Creep and depinning in disordered media

Abstract

Elastic systems driven in a disordered medium exhibit a depinning transition at zero temperature and a creep regime at finite temperature and slow drive f. We derive functional renormalization-group equations which allow us to describe in detail the properties of the slowly moving states in both cases. Since they hold at finite velocity v, they allow us to remedy some shortcomings of the previous approaches to zero-temperature depinning. In particular, they enable us to derive the depinning law directly from the equation of motion, with no artificial prescription or additional physical assumptions, such as a scaling relation among the exponents. Our approach provides a controlled framework to establish under which conditions the depinning regime is universal.
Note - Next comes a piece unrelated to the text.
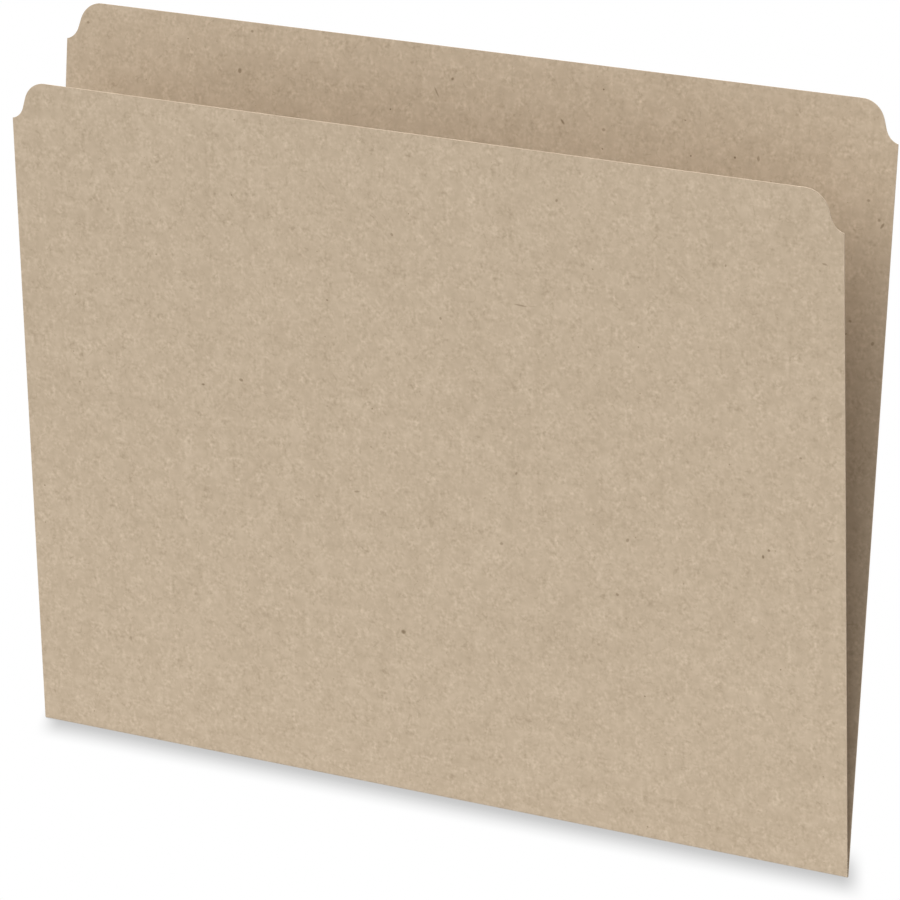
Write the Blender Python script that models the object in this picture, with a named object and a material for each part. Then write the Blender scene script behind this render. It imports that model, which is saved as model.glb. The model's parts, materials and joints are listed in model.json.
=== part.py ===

It explicitly demonstrates that the random potential seen by a moving extended system evolves at large scale to a random field and yields a self-contained picture for the size of the avalanches associated with the deterministic motion. At finite temperature $T>\mathrm{}0\mathrm{}$ we find that the effective barriers grow with length scale as the energy differences between neighboring metastable states, and demonstrate the resulting activated creep law $v\sim \exp (-{\mathrm{Cf}}^{-\mu }/T)$ where the exponent μ is obtained in a $\epsilon =4\mathrm{}-D$ expansion $(D$ is the internal dimension of the interface). Our approach also provides quantitatively an interesting scenario for creep motion as it allows us to identify several intermediate length scales. In particular, we unveil a “depinninglike” regime at scales larger than the activation scale, with avalanches spreading from the thermal nucleus scale up to the much larger correlation length $R_V.$ We predict that $R_V\sim T^{-\sigma }{f}^{-\lambda }$ diverges at small drive and temperature with exponents $\sigma ,\lambda$ that we determine.